Perez apparently is also lifting the cover-up of a similar police shooting some three months earlier. On July 20, 1996, at about 9:40 p.m., nine officers from the Rampart Division confronted several local youths, opening fire. One young man, Juan Manuel Saldana, was killed; another, 19-year-old Jose Perez, was shot but survived; and an innocent bystander was shot in the arm. Four officers fired a total of 10 rounds; none of the young men fired a shot. Three of those officers are among the 12 relieved of duty, while the fourth was fired earlier this year for severely beating a handcuffed man, Ismael Jimenez, 22, at the Rampart police station.

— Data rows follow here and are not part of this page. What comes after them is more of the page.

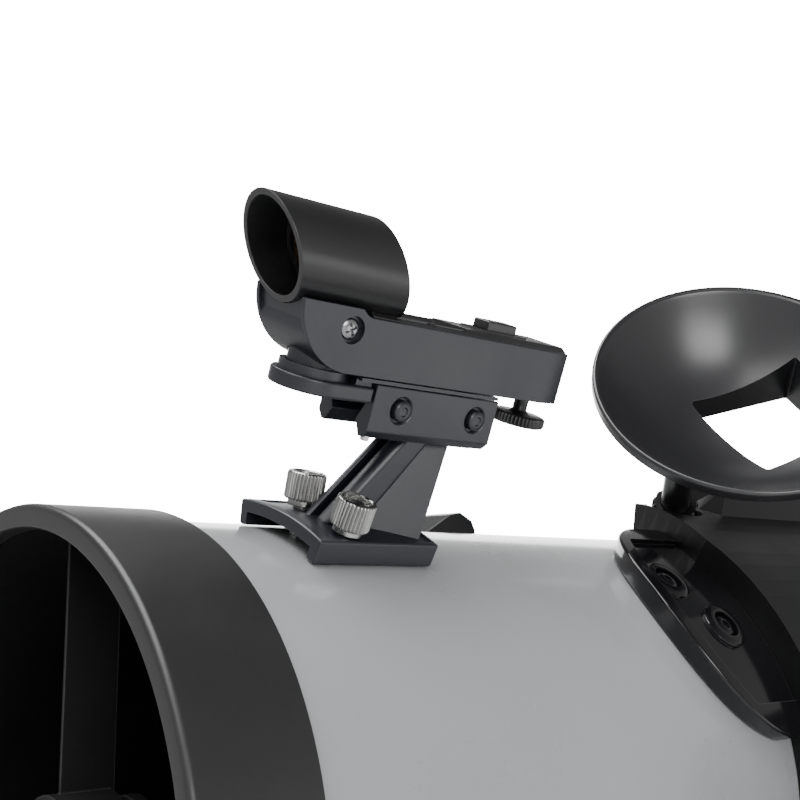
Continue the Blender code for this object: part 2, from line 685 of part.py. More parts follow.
def nose_front(clock):
    """Round front edge of the saddle nose."""
    across = math.radians(clock - NOSE_CENTRE_CLOCK) * TUBE_RADIUS
    reach = max(NOSE_ROUND ** 2 - across ** 2, 1.0)
    return min(NOSE_CENTRE_X - math.sqrt(reach), cradle_front(clock) - 1.5)


saddle_nose = wrap(
    "saddle_nose", nose_front, lambda clock: cradle_front(clock) - GAP, TUBE_RADIUS + GAP, 83.6,
    -77.0, -18.0, 24, "black_gloss", tube_frame,
)
groove = wrap(
    "nose_groove_form", lambda clock: nose_front(clock) + 5.0, lambda clock: 260.0, 82.0, 92.0,
    -70.0, -25.5, 18, None, tube_frame,
)
cut(saddle_nose, groove)
for number, (x, clock) in enumerate(((176.0, -40.5), (186.0, -53.0))):
    screw_seat = rod("saddle_screw_seat_%d" % (number + 1), 4.4, 80.2, 95.0, None, tube_frame,
                     (x, 0, 0), turned_about(clock), 20)
    cut(saddle_nose, screw_seat)
    turned(
        "saddle_screw_%d" % (number + 1),
        [(0, 80.5), (3.8, 80.5), (3.8, 82.0), (2.6, 83.0), (0, 83.3)],
        "black_gloss", tube_frame, (x, 0, 0), turned_about(clock), 20,
    )

cradle = wrap(
    "cradle_shell", cradle_front, lambda clock: CRADLE_END, TUBE_RADIUS + GAP, CRADLE_RADIUS,
    -142.0, -8.0, 32, "black_satin", tube_frame,
)
wing = side_plate(
    "wing_form",
    [(240.0, 78.6), (246.0, 96.0), (256.0, 102.0), (330.0, 102.0), (341.0, 94.0), (341.0, 78.6)],
    -29.0, -13.0, None, tube_frame,
)
axle_boss = rod("axle_boss_form", 32.0, 84.0, 98.0, None, tube_frame,
                (ALTITUDE_X, 0, 0), ALONG_MINUS_Y, 32)
axle_bore = rod("axle_bore", 8.4, 88.0, 110.0, None, tube_frame,
                (ALTITUDE_X, 0, 0), ALONG_MINUS_Y, 24)
cradle_form = rod("cradle_form", TUBE_RADIUS + GAP, 150.0, 400.0, None, tube_frame,
                  turn=ALONG_X, steps=60)
join(cradle, wing)
join(cradle, axle_boss)

# Dished holder, stem and lock collar -----------------------------------------------------------------
mouth = Vector(HOLDER_MOUTH).normalized()
side = (Vector(HOLDER_SIDE) - mouth * Vector(HOLDER_SIDE).dot(mouth)).normalized()
rise = mouth.cross(side)
stem_foot = Vector(HOLDER_RIM) - side * STEM_OFFSET[0] - rise * STEM_OFFSET[1] - mouth * STEM_HEIGHT
holder_axis = frame("holder_axis", tube_frame, stem_foot)
holder_axis.rotation_euler = Matrix((side, rise, mouth)).transposed().to_euler()

socket = rod("socket_form", 9.2, -6.0, 5.0, None, holder_axis, steps=28)
stem_bore = rod("stem_bore", STEM_RADIUS + GAP, -1.5, 12.0, None, holder_axis, steps=24)
collar_room = rod("collar_room", 9.6, 3.6, 40.0, None, holder_axis, steps=28)
cut(socket, cradle_form)
join(cradle, socket)
for form in (axle_bore, stem_bore, collar_room):
    cut(cradle, form)

bowl_profile = []
for step in range(8):
    share = step / 7.0
    radius = HOLDER_RADIUS * share
    depth = HOLDER_DEPTH * (1.0 - share ** 2.4)
    bowl_profile.append((radius, -depth - HOLDER_WALL * (1.0 - 0.25 * share)))
rim_points = [(HOLDER_RADIUS, 1.2), (HOLDER_RADIUS - 0.7, 1.8), (0, 1.8)]
inside_points = []
for step in range(7):
    share = (7 - step) / 7.0 * (HOLDER_RADIUS - 4.2) / HOLDER_RADIUS
    radius = HOLDER_RADIUS * share
    inside_points.append((radius, -HOLDER_DEPTH * (1.0 - (share * 1.06) ** 2.4)))
inside_points.append((0, -HOLDER_DEPTH))
holder_place = (STEM_OFFSET[0], STEM_OFFSET[1], STEM_HEIGHT)
dish = turned("dished_holder", bowl_profile + rim_points, "black_satin", holder_axis,
              holder_place, steps=44)


def rhombus(grow):
    """Outline of the window in the dish, grown by a wall."""
    half_short = DISH_WINDOW_SHORT + grow * 1.2
    return [
        (DISH_WINDOW_X - DISH_WINDOW_LEFT - grow * 1.7, DISH_WINDOW_Y),
        (DISH_WINDOW_X, DISH_WINDOW_Y - half_short),
        (DISH_WINDOW_X + DISH_WINDOW_RIGHT + grow * 1.7, DISH_WINDOW_Y),
        (DISH_WINDOW_X, DISH_WINDOW_Y + half_short),
    ]


tunnel = plate("tunnel_form", rhombus(2.2), -31.0, -6.0, None, holder_axis, holder_place)
mouth_points = [
    (0, 30.0), (HOLDER_RADIUS - 3.2, 30.0), (HOLDER_RADIUS - 3.2, 1.5), (HOLDER_RADIUS - 3.9, 0.9),
]
cavity = turned("cavity_form", mouth_points + inside_points, None, holder_axis, holder_place,
                steps=44)
opening = plate("opening_form", rhombus(0.0), -60.0, 30.0, None, holder_axis, holder_place)
stem = rod("stem_form", STEM_RADIUS, 2.2, STEM_HEIGHT - HOLDER_DEPTH + 3.3, None, holder_axis,
           steps=24)
join(dish, tunnel)
cut(dish, cavity)
cut(dish, opening)
join(dish, stem)

collar = plate("lock_collar", knurled(7.9, 14, 0.6), 4.0, 14.5, "black_gloss", holder_axis)
collar_bore = rod("collar_bore", STEM_RADIUS + GAP, 0.0, 20.0, None, holder_axis, steps=24)
cut(collar, collar_bore)

# Stand ---------------------------------------------------------------------------------------------
axle = turned(
    "altitude_axle",
    [(0, 88.4), (8.0, 88.4), (8.0, 140.0), (0, 140.0)],
    "silver", altitude_axis, turn=ALONG_MINUS_Y, steps=24,
)
arm_outline = []
for step in range(15):
    angle = math.radians(-20.0 + 220.0 * step / 14)
    arm_outline.append((50.0 * math.cos(angle), 50.0 * math.sin(angle)))
arm_outline += [
    (-62.0, -240.0), (-66.0, 41.1 - AXIS_HEIGHT), (66.0, 41.1 - AXIS_HEIGHT), (62.0, -240.0),
]
arm = side_plate("arm", arm_outline, ARM_OUTSIDE, ARM_INSIDE, "black_satin", azimuth_axis,
                 (0, 0, AXIS_HEIGHT))
arm_bore = rod("arm_bore", 8.4, 80.0, 150.0, None, azimuth_axis, (0, 0, AXIS_HEIGHT), ALONG_MINUS_Y, 24)
cut(arm, arm_bore)
turned(
    "altitude_knob",
    [(0, 140.4), (8.4, 140.4), (8.4, 134.4), (20.0, 134.4), (25.0, 137.0), (25.0, 153.0),
     (22.5, 156.0), (0, 157.0)],
    "black_satin", altitude_axis, turn=ALONG_MINUS_Y, steps=24,
)
turned(
    "turntable",
    [(10.5, 24.8), (BOARD_RADIUS, 24.8), (BOARD_RADIUS, 40.0), (BOARD_RADIUS - 0.8, 40.8),
     (10.5, 40.8)],
    "board", azimuth_axis, steps=40,
)
turned(
    "ground_board",
    [(0, 10.3), (BOARD_RADIUS, 10.3), (BOARD_RADIUS, 24.3), (10.0, 24.3), (10.0, 44.0),
     (8.8, 45.2), (0, 45.2)],
    "board", stand_frame, steps=40,
)
for number in range(3):
    across, forward = on_tube(120.0 * number, FEET_RING)
    turned(
        "foot_%d" % (number + 1),
        [(0, 0.0), (15.0, 0.0), (17.0, 2.0), (17.0, 10.0), (0, 10.0)],
        "rubber", stand_frame, (forward, across, 0), steps=24,
    )
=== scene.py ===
import json
import math

import bmesh
import bpy
from mathutils import Matrix, Vector


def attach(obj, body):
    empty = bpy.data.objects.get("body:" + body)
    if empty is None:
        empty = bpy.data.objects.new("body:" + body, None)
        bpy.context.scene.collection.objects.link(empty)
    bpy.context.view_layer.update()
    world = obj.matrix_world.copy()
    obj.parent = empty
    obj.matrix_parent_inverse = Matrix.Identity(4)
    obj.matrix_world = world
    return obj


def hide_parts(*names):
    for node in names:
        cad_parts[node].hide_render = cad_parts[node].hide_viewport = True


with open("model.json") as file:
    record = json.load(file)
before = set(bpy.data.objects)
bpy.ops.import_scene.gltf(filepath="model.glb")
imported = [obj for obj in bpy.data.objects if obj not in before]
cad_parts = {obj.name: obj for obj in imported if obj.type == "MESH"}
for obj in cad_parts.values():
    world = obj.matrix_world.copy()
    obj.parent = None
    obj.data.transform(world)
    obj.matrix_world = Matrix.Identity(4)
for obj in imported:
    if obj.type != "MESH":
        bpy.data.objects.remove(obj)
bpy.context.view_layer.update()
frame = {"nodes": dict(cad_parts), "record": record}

# Visual model of a tabletop newtonian reflector telescope, around the CAD frame.
# Lengths are in mm and angles in degrees, unless a comment says otherwise.
MM = 0.001


def turn(axis, angle):
    return Matrix.Rotation(math.radians(angle), 4, axis)


def shift(x, y, z):
    return Matrix.Translation((x * MM, y * MM, z * MM))


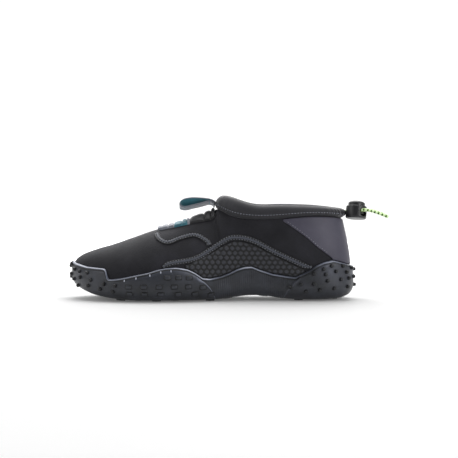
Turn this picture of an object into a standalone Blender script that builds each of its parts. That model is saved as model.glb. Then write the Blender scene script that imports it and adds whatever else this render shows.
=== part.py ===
"""Water shoe, left foot: knitted-neoprene upper in a moulded rubber outsole, with a drawcord.

The toe points to -X, the outer side of the foot to -Y, up is +Z, and the outsole's
pegs stand on z = 0. Tables hold shares of the named sizes: "along" is the share of
LENGTH from the heel to the toe, "out" the share of WIDTH, "up" the share of HEIGHT.
"""
import math

import bmesh
import bpy
import numpy as np
from mathutils import Matrix, Vector
from mathutils.bvhtree import BVHTree

LENGTH = 0.276
WIDTH = 0.094
HEIGHT = 0.1017
HEEL_X = 0.1375
CENTRE_X = 0.000434
CENTRE_Y = -0.000935

WALL = 0.0026
GAP = 0.0003
PANEL = 0.0009
PANEL_GAP = 0.0004
BINDING_HEIGHT = 0.0013
MARGIN = 0.0075

RUBBER_ARCH = 0.0021
RUBBER_LOBE = 0.0034
RUBBER_TOE = 0.0022
RUBBER_LIP = 0.0016

STUD_DIAMETER = 0.0034
STUD_HEIGHT = 0.0026
PAD_LENGTH = 0.0068
PAD_WIDTH = 0.0046
PAD_HEIGHT = 0.0012
PEG_DIAMETER = 0.0100
PEG_PITCH_X = 0.0175
PEG_PITCH_Y = 0.0155
PEG_HEIGHT = 0.0012
RIB_PITCH = 0.00625
RIB_WIDTH = 0.0022
RIB_HEIGHT = 0.0008
RIB_START = 0.2080
RIB_END = 0.4980
RIB_FOOT = 0.0020
RIB_FLOOR = 0.0085
RIB_TOP = 0.0026

INSOLE = 0.0040
INSOLE_GAP = 0.0004
INSOLE_INSET = 0.0024
CUFF_FABRIC = 0.0013
CUFF_BULGE = 0.0030
CUFF_INSIDE = 0.0085
STRIP_WIDTH = 0.022
STRIP_BASE = 0.0011
STRIP_RIB = 0.0014
LOOP_WIDTH = 0.011
LOOP_THICKNESS = 0.0012
CORD_DIAMETER = 0.0030

BARREL_RADIUS = 0.0104
BARREL_HEIGHT = 0.0125
BARREL_FLOOR = 0.0013
BUTTON_RADIUS = 0.0084
BUTTON_BORE = 0.0087
BUTTON_TOP = 0.0116
BUTTON_BOTTOM = -0.0020
WINDOW_TOP = 0.0062
WINDOW_WIDTH = 0.0100
HOLE_CENTRE = -0.0003
HOLE_HEIGHT = 0.0080
HOLE_WIDTH = 0.0100
CORD_LEVEL = 0.0018
LOCK_X = 0.1437
LOCK_Y = -0.0060
LOCK_Z = 0.0863
LOCK_YAW = -48.0
LOCK_LEAN = -10.0
LOCK_ROLL = 4.0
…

One of the victims in the second shooting, Jose Perez, was forced to plead guilty to assault with a deadly weapon on a police officer for a sentence of “time served.” He says he had to plead guilty, even though he was innocent, because the District Attorney said that otherwise he would be charged with the murder of his dead friend and exposed to a sentence of life in prison. California's felony murder law provides that someone can be found criminally liable for the death of an accomplice at the hands of police. Although the reports state that the officers shot Perez in the chest, Perez has shown the media scars on his back from the police bullets' entry into his body.
In a much bally-hooed media stunt last year, the Los Angeles District Attorney's office obtained an injunction against the 18th Street Gang, which makes it criminal for alleged members to do all sorts of activities that are legal for everyone else, such as congregate, wear beepers, and the like. Most of the affidavits submitted were from the Rampart Division, including one that repeats the lies about the Ovando shooting. The District Attorney has had to suspend enforcement of the injunction.